Your third point seems like you just completely made it up. Do you have evidence that Haskell programmers are "usually smarter than Java programmers"?, or that they are somehow inordinately picky about what projects they work on? Do you know many professional developers who work in Haskell?
It's true that the population of Java programmers is probably an order of magnitude larger than Haskell programmers (the number of universities who still teach Java for their introductory CS classes would probably guarantee that's the case), but contrary to what message board lore would have you believe, Haskell isn't some magical "smart person" language.
I'm an idiot and I haven't had any trouble using it full-time. I don't use it for crazy math stuff, or advanced computer-science research. I use it to process events, interact with databases, and display CRUD operations (like probably 80% of most enterprise-y software development).
Haskell's design flaws, while certainly existent, don't seem appreciably above or below any other language (I'm trying not to be smug, I actually think Haskell is much better designed than most any other language). I can happily attest that the record field scoping has not actually been an issue (although maybe I've just been lucky, and there's actually a bunch of other idioms for dealing with the scoping issue like lenses).
I find evangelism gross, and in particular, developer technology evangelism especially distasteful.

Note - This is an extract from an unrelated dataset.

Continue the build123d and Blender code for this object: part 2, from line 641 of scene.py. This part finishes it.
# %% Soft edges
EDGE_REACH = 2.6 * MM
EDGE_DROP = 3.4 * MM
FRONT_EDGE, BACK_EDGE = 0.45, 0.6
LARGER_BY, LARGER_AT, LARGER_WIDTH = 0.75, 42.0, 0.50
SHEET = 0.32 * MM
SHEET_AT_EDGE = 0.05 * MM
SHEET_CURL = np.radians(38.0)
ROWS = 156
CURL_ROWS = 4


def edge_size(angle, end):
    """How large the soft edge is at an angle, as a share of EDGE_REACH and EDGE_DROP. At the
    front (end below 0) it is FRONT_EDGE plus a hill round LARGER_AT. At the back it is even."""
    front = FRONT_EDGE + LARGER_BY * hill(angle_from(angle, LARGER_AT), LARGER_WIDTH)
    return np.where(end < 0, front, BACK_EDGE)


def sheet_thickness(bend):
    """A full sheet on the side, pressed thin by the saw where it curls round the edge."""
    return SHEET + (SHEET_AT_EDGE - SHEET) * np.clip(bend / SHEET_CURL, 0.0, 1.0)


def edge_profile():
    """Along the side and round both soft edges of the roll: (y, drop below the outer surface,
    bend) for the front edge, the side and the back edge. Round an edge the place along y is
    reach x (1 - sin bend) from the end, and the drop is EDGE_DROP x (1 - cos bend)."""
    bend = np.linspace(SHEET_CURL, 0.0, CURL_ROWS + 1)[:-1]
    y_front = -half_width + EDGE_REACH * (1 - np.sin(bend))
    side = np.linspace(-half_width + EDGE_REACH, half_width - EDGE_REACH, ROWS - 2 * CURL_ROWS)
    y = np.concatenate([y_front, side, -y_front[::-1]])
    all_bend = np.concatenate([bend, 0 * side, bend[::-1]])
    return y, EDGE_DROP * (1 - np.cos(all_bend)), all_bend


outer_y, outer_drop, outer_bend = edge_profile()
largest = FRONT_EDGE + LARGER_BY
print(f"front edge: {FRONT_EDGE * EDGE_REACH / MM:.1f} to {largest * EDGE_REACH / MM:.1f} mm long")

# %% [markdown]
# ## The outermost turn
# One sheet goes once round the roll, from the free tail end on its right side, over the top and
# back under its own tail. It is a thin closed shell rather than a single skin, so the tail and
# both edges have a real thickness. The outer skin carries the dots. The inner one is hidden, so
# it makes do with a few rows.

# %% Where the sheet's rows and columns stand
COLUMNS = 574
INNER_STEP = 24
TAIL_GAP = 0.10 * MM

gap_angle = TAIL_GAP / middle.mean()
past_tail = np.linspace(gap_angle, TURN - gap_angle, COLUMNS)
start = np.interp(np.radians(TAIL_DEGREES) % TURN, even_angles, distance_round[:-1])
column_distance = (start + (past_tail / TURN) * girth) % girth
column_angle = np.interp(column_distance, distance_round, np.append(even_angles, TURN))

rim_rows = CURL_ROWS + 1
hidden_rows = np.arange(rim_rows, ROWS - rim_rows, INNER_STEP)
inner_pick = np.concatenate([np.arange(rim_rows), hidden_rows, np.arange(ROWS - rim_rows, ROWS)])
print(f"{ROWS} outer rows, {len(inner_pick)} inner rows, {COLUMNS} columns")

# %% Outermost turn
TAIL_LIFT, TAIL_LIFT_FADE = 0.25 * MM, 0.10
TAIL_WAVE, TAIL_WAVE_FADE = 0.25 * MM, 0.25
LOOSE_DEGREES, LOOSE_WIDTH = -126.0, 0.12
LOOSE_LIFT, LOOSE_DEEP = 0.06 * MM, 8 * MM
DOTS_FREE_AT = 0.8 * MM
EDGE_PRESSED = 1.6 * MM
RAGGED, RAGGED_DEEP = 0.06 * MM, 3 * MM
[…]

That said, I take issue with the objectiveness of your points. For the first one, there are indeed quite a few successful systems written in Haskell (I suppose I might be quibbling with your definition of "successful"). Facebook is using Haskell for a few things internally (including their rule engine for fraud/spam processing), Standard Charter is using Haskell. In fact, here's a whole site of people using Haskell in industry (https://wiki.haskell.org/Haskell_in_industry)

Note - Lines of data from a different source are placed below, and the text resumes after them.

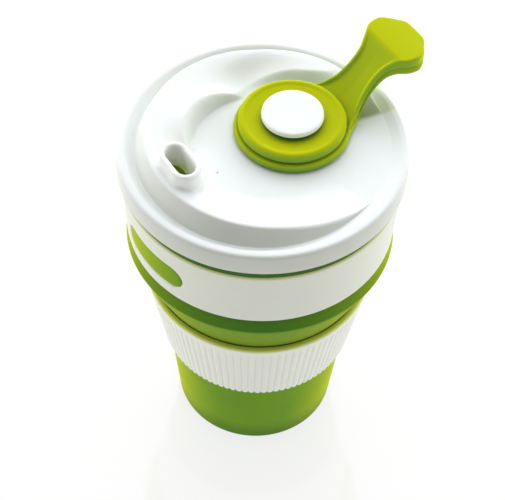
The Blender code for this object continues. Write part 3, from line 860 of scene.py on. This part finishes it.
def cut_lid_hole(surface, grid, radii, centre, half, profile, top, span, reaches):
    """Hole through the lid; returns the two rectangles of the grid that it takes up.

    half is the hole's half length and half width.  Each step of the profile on the deck is (offset
    from the hole, rise): the rise is the share of the way up to the top, or millimetres where top
    is None.  span is the hole's range of columns and reaches its range of radii.
    """
    row_low = min(row for row, radius in enumerate(radii) if radius >= reaches[0])
    row_high = max(row for row, radius in enumerate(radii) if radius <= reaches[1] + 1e-6)
    last = len(grid) - 1
    rects = []
    edges = []
    for low, high, drop, steps in ((row_low, row_high, 0.0, profile),
                                   (last - row_high, last - row_low, DECK_WALL, [(0.0, 0.0)])):
        perimeter = perimeter_of(grid, low, high, *span)
        flat = [(surface.points[number][0] - centre[0], surface.points[number][1] - centre[1])
                for number in perimeter]

        def lift(u, v, drop=drop):
            x, y = centre[0] + u, centre[1] + v
            return x, y, deck_height(x, y) - drop

        def profile_point(number, angle, steps=steps, lift=lift):
            offset, rise = steps[number]
            if top and offset > SPOUT_WALL:       # the collar's foot is narrow on its outer side
                squeeze = 0.5 + 0.5 * smooth_step((math.sin(angle) + 0.9) / 0.9)
                offset = SPOUT_WALL + (offset - SPOUT_WALL) * squeeze
            reach = obround_reach(half[0] + offset, half[1] + offset, angle)
            u, v = reach * math.cos(angle), reach * math.sin(angle)
            x, y, z = lift(u, v)
            return (u, v), (x, y, z + ((top - z) * rise if top else rise))

        edges.append(hole_rings(surface, perimeter, flat, profile_point, len(steps), lift,
                                (0.15, 0.35, 0.65)))
        rects.append((low, high, *span))
    outer_edge, inner_edge = (
        sorted(edge, key=lambda number: math.atan2(surface.points[number][1] - centre[1],
                                                   surface.points[number][0] - centre[0]))
        for edge in edges)
    surface.bridge(outer_edge, inner_edge)
    return rects


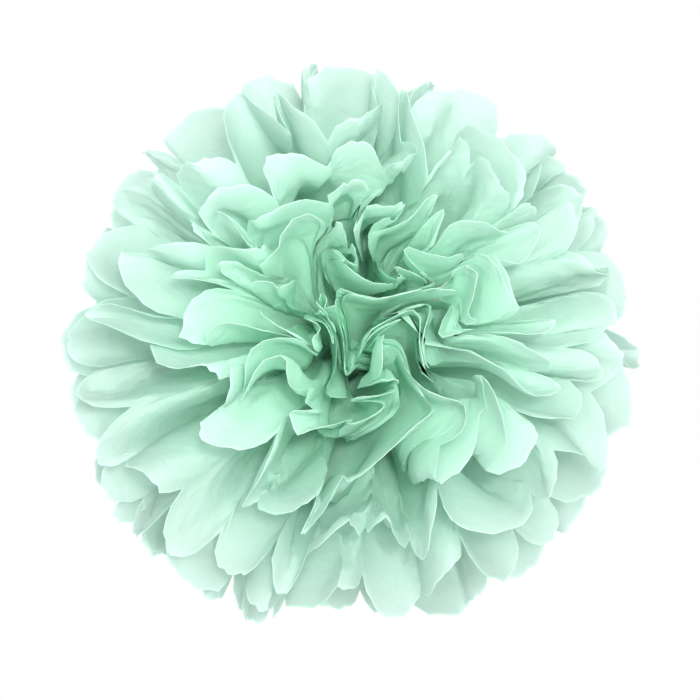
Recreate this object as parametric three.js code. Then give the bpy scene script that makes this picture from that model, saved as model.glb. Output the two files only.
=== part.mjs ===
import * as THREE from 'three';

// Tissue paper pom pom: ten sheets pleated together, rounded at both ends, tied in the
// middle and fluffed into a ball. Millimetres, +Z up, +X right, -Y towards the viewer.
// The origin is the middle of the tie, where all the sheets cross.

// Ball and sheets
const BALL_RADIUS = 125;            // from the tie to the tips of the petals
const SHEET_COUNT = 10;
const PLEAT_COUNT = 14;             // pleats across a sheet, so as many petals in each fan
const PLEAT_WIDTH = 36;
const SCALLOP_DEPTH = 15;           // from a petal's round tip back to the crease beside it
const TRIM_UNEVENNESS = 5;          // how unevenly the pleat ends are cut
const TIP_MARGIN = 1;               // keeps the longest tips inside the ball
const SHEET_STEP = THREE.MathUtils.degToRad(16.4); // between neighbouring sheets, fluffed
const SEAM_TILT = THREE.MathUtils.degToRad(8);     // line where upper and lower fans meet

// A fluffed sheet is thicker than its paper, because tissue is creased all over
const PETAL_THICKNESS = 0.6;
const HUB_THICKNESS = 0.4;
const SHEET_CLEARANCE = 4;          // least gap between neighbouring sheets outside the tie

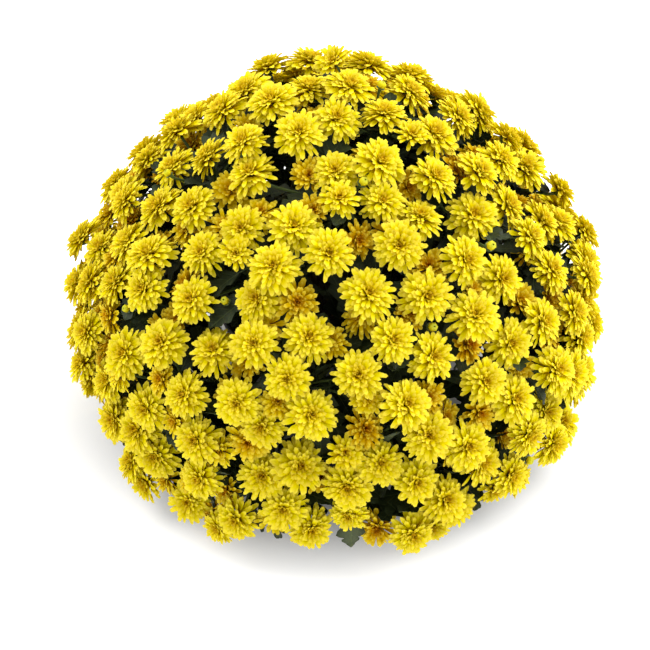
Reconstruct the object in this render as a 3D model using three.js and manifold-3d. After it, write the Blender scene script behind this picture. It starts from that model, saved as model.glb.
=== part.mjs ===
// A pot chrysanthemum in flower: a round plastic pot, its soil, leafy stems that stand in the soil and
// fork, and one spray of double flower heads and buds on the end of each branch. Millimetres, +Z up,
// with the origin in the middle of the pot's underside.
import * as THREE from "three";
import { ConvexHull } from "three/addons/math/ConvexHull.js";
import Module from "manifold-3d";

const wasm = await Module();
wasm.setup();

// The dome of flowers
const DOME_RADIUS = 208; // at its widest
const WIDEST_HEIGHT = 152;
const DOME_RISE = 178; // from the widest level to the crown
const SKIRT_DROP = 118; // from the widest level to the lowest heads
const SKIRT_RADIUS = 194;
const DOME_POWER = 1.52; // 2 would be an ellipse, 1 a cone
const CROWN_SHARE = 0.7; // of the outline's steps
const OUTLINE_STEPS = 240;

// The pot and its soil
const POT_HEIGHT = 132;
const POT_BASE_RADIUS = 69;
const POT_TOP_RADIUS = 91;
const POT_WALL = 2;
const POT_FLOOR = 2.5;
const RIM_HEIGHT = 14;
const RIM_STEP = 3.5;
const POT_SIDES = 20;
const DRAIN_COUNT = 5;
const DRAIN_RADIUS = 6;
const DRAIN_CIRCLE = 46;
const DRAIN_SIDES = 6;
const SOIL_TOP = 114;
const FIT_GAP = 0.3;
const CUT_PAST = 1; // how far a cutter stands out of what it cuts

// Stems
const HOLE_DEPTH = 24;
const HOLE_SIDES = 5;
const HOLE_CLEARANCE = 1.2;
const STEM_RADIUS = 4;
const BRANCH_RADIUS = 2.6;
const STEM_SIDES = 4;
const STEM_STEPS = 3;
const BRANCH_STEPS = 3;
const BRANCH_REACH = 26; // straight run below a spray
const LONGEST_REACH = 0.45; // of the way from a fork to a spray
const NECK_HEIGHT = 6; // of a stem's first bend above the soil
const INNER_STEMS = { count: 3, hole: 15, bend: 19, bendHeight: 165, fork: 34, forkHeight: 222, turn: 0.4 };
const OUTER_STEMS = { count: 9, hole: 50, bend: 72, bendHeight: 163, fork: 103, forkHeight: 176, turn: 0 };
const INNER_SHARE = 0.25; // of the dome's area, counted from the crown

// Sprays
const SPRAY_COUNT = 36;
const SPRAY_LIFT = 0.3;
const HUB_DEPTH = 44; // of a spray's top fork, below the dome
const HUB_RADIUS = 6.5;
const PEDUNCLE_LENGTH = 24;
const PEDUNCLE_RADIUS = 2.4;
const PEDICEL_RADIUS = 1.1;
const PEDICEL_SIDES = 3;

// Flower heads: how many places they are spread over, how far a head may stray from its place, how
// many times it is tried there, its half width, its depth below the dome, how far it leans at random,
// how far it keeps from the middle of a larger head, the points of its rim, how high its middle stands
// as a share of its half width, whether its petals make the rim a star, the share of the dome's area
// above its first place, and the smallest cosine between its pedicel and its axis
const LARGE = {
  places: 230,
  stray: 12,
  tries: 60,
  radius: [16, 19],
  depth: [0, 14],
  lean: 0.3,
  apart: 0,
  points: 6,
  peak: 0.44,
  star: true,
  from: 0,
  straight: 0.5,
};
const SMALL = {
  places: 220,
  stray: 22,
  tries: 80,
  radius: [11.5, 15.5],
  depth: [4, 28],
  lean: 0.5,
  apart: 0.7,
  points: 5,
  peak: 0.38,
  star: false,
  from: 0,
  straight: 0.5,
};
const BUD = {
  places: 24,
  stray: 40,
  tries: 60,
  radius: [4, 5],
  depth: [2, 20],
  lean: 0.4,
  apart: 1.1,
  points: 4,
  peak: 1.1,
  star: false,
  from: 0,
  straight: 0.5,
};
const LOW = {
  places: 12,
  stray: 14,
  tries: 80,
  radius: [12.5, 16],
  depth: [0, 24],
  lean: 0.5,
  apart: 0.7,
  points: 5,
  peak: 0.38,
  star: false,
  from: 0.9,
  straight: 0.3,
};
const HEAD_LIFT = 0.55;
const HEAD_RISE = 0.46; // of the half width, from the rim up to the middle
const HEAD_BELOW = 0.24;
const HEAD_GAP = 0.9;
const LOWEST_HEAD = 9; // how near the ground a head may hang
const CALYX_RADIUS = 1.65;
const VALLEY = 0.72; // between two petals, as a share of the half width
const VALLEY_LIFT = 0.17;
const PEDICEL_GAP = 0.8;
const PEDICEL_STEP = 3.5; // between the places where a pedicel is tested
const PEDICELS_MEET = 4; // between the middles of two pedicels of different sprays
const NEARBY = 110;
const WIDEST_SPREAD = -0.3; // cosine between a pedicel and its spray's axis
const PEDICELS_APART = Math.cos(2.1 * Math.asin(PEDICEL_RADIUS / HUB_RADIUS));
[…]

I do think that it's only recently that you're starting to see projects/products built with Haskell that aren't libraries. Just this week there's been a bunch of web frameworks released (Airship and Spock, with Silk releasing a REST API framework a couple of months ago).
I'd like to see more projects that people can use that don't have to care about the fact that the software is written in Haskell (databases and data analytics systems are a particular area I'd like to see become less Java-focused).
Your second point on mutable state seems counter to a lot of the current conventional wisdom of the past five years, which is that immutability is vastly preferred to mutability. This is becoming true in Javascript (with React and Underscore), has always been true in Clojure, and is becoming more and more important in any system that deals with concurrency.
You can certainly disagree that mutable state is the root of all evil, or even the most important problem with modern development; but I don't think it's accurate to paint Haskell as being the weirdo fringe language that's advocating immutability is the way to go. They have a lot of company on that front, they've just been making the point for a lot longer than most.
Your third point seems like you just completely made it up. Do you have evidence that Haskell programmers are "usually smarter than Java programmers"?, or that they are somehow inordinately picky about what projects they work on? Do you know many professional developers who work in Haskell?
It's true that the population of Java programmers is probably an order of magnitude larger than Haskell programmers (the number of universities who still teach Java for their introductory CS classes would probably guarantee that's the case), but contrary to what message board lore would have you believe, Haskell isn't some magical "smart person" language.
I'm an idiot and I haven't had any trouble using it full-time. I don't use it for crazy math stuff, or advanced computer-science research. I use it to process events, interact with databases, and display CRUD operations (like probably 80% of most enterprise-y software development).
Haskell's design flaws, while certainly existent, don't seem appreciably above or below any other language (I'm trying not to be smug, I actually think Haskell is much better designed than most any other language). I can happily attest that the record field scoping has not actually been an issue (although maybe I've just been lucky, and there's actually a bunch of other idioms for dealing with the scoping issue like lenses).